C’est un habitué des trains qui s’est présenté, ce 15 octobre, devant la commission de l’aménagement du territoire et du développement durable du Sénat. Jean Castex, visage familier de la haute administration et ancien Premier ministre, auditionné pour prendre la tête de la SNCF, a livré une prestation tout en sobriété et en continuité : celle d’un homme qui connaît la mécanique de l’État aussi bien que celle des transports.
Devant les sénateurs, il n’a pas cherché les effets de manche. Ni le verbe triomphant, ni les promesses creuses. Juste une conviction : « le réseau sera la mère des batailles ». Une phrase qui résume à elle seule la philosophie du futur patron de la SNCF : remettre les fondamentaux sur les rails, après des années d’érosion silencieuse des infrastructures.

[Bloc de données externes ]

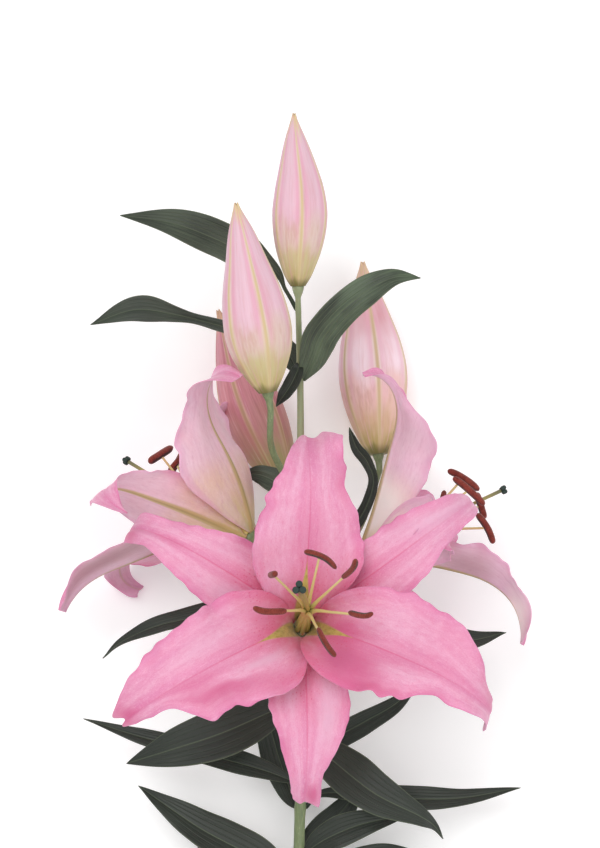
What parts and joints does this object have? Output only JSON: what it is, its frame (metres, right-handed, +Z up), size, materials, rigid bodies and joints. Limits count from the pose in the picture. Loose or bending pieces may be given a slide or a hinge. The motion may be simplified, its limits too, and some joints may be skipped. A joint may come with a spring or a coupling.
{
  "type": "cut lily",
  "caption": "Cut oriental lily lying on its back: a leafy stem with pink recurved blooms, long stamens and closed buds.",
  "frame": {"origin": "middle of the footprint, at the height of the table that the lily lies on", "axes": "+Y along the stem towards the top bud, +Z up, +X to the right of the plant seen from above"},
  "size_m": [0.2582, 0.5314, 0.1896],
  "materials": {
    "stem_green": "smooth fresh stem, satin",
    "leaf_green": "dark leaf with parallel veins, satin",
    "bud_pink": "pale pink with yellow-green ribs, matt",
    "petal_pink": "bright pink, deeper along the midrib, matt",
    "pollen_brown": "powdery pollen on pale filaments, matt",
    "style_green": "smooth, satin"
  },
  "bodies": {
    "root": {"bud_behind": "bud_pink", "bud_front": "bud_pink", "bud_right": "bud_pink", "bud_top": "bud_pink", "front_petal_1": "petal_pink", "front_petal_2": "petal_pink", "front_petal_3": "petal_pink", "front_pistil": "style_green", "front_sepal_1": "petal_pink", "front_sepal_2": "petal_pink", "front_sepal_3": "petal_pink", "front_stamens": "pollen_brown", "leaf_01": "leaf_green", "leaf_02": "leaf_green", "leaf_03": "leaf_green", "leaf_04": "leaf_green", "leaf_05": "leaf_green", "leaf_06": "leaf_green", "leaf_07": "leaf_green", "leaf_08": "leaf_green", "leaf_09": "leaf_green", "leaf_10": "leaf_green", "leaf_11": "leaf_green", "leaf_12": "leaf_green", "leaf_13": "leaf_green", "leaf_14": "leaf_green", "leaf_15": "leaf_green", "leaf_16": "leaf_green", "leaf_17": "leaf_green", "leaf_18": "leaf_green", "leaf_19": "leaf_green", "leaf_20": "leaf_green", "left_petal_1": "petal_pink", "left_petal_2": "petal_pink", "left_petal_3": "petal_pink", "left_pistil": "style_green", "left_sepal_1": "petal_pink", "left_sepal_2": "petal_pink", "left_sepal_3": "petal_pink", "left_stamens": "pollen_brown", "right_petal_1": "petal_pink", "right_petal_2": "petal_pink", "right_petal_3": "petal_pink", "right_pistil": "style_green", "right_sepal_1": "petal_pink", "right_sepal_2": "petal_pink", "right_sepal_3": "petal_pink", "right_stamens": "pollen_brown", "stem": "stem_green"}
  },
  "joints": []
}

Le message a trouvé un écho favorable dans l’hémicycle, où la lassitude des trains supprimés et des ralentissements s’est depuis longtemps muée en inquiétude collective.
L’audition, très suivie, n’a pas échappé à la question du conflit d’intérêts. Castex quitte en effet la présidence de la RATP, autre grande maison publique, parfois concurrente de la SNCF sur certains appels d’offres. Avec un calme de vieux routier institutionnel, il a promis un « déport absolu » sur tous les dossiers liant les deux entreprises, et ce pour trois ans. Un engagement sans ambiguïté qui vise à rassurer sénateurs et observateurs.
Mais l’essentiel était ailleurs : dans sa vision d’une SNCF recentrée sur son cœur de métier, avec un cap clair – la régénération du réseau – et un souffle : celui du service public. Castex a salué « les équipes, les savoir-faire, l’engagement des cheminots », soulignant la nécessité d’une stratégie de long terme, ancrée dans la continuité du plan ferroviaire à 100 milliards d’euros lancé par le gouvernement.
Entre les lignes, on sent poindre la patte du technicien : un goût de la méthode, une méfiance envers le tumulte politique. Castex veut une SNCF « performante, fiable, sobre », qui répare avant de rêver. Pas d’effets d’annonce donc, mais une ligne claire : consolider le réseau, moderniser la signalisation, relancer le fret et accompagner l’ouverture à la concurrence sans y perdre l’âme du service public.
Le Sénat, dans sa majorité, a salué la « compétence et la solidité » du candidat. Sauf coup de théâtre, sa nomination devrait être validée dans les prochains jours. À 65 ans, Jean Castex s’apprête à gravir une dernière montagne : celle de la SNCF, avec pour horizon une mission presque gaullienne – refaire circuler, partout, le train de la République.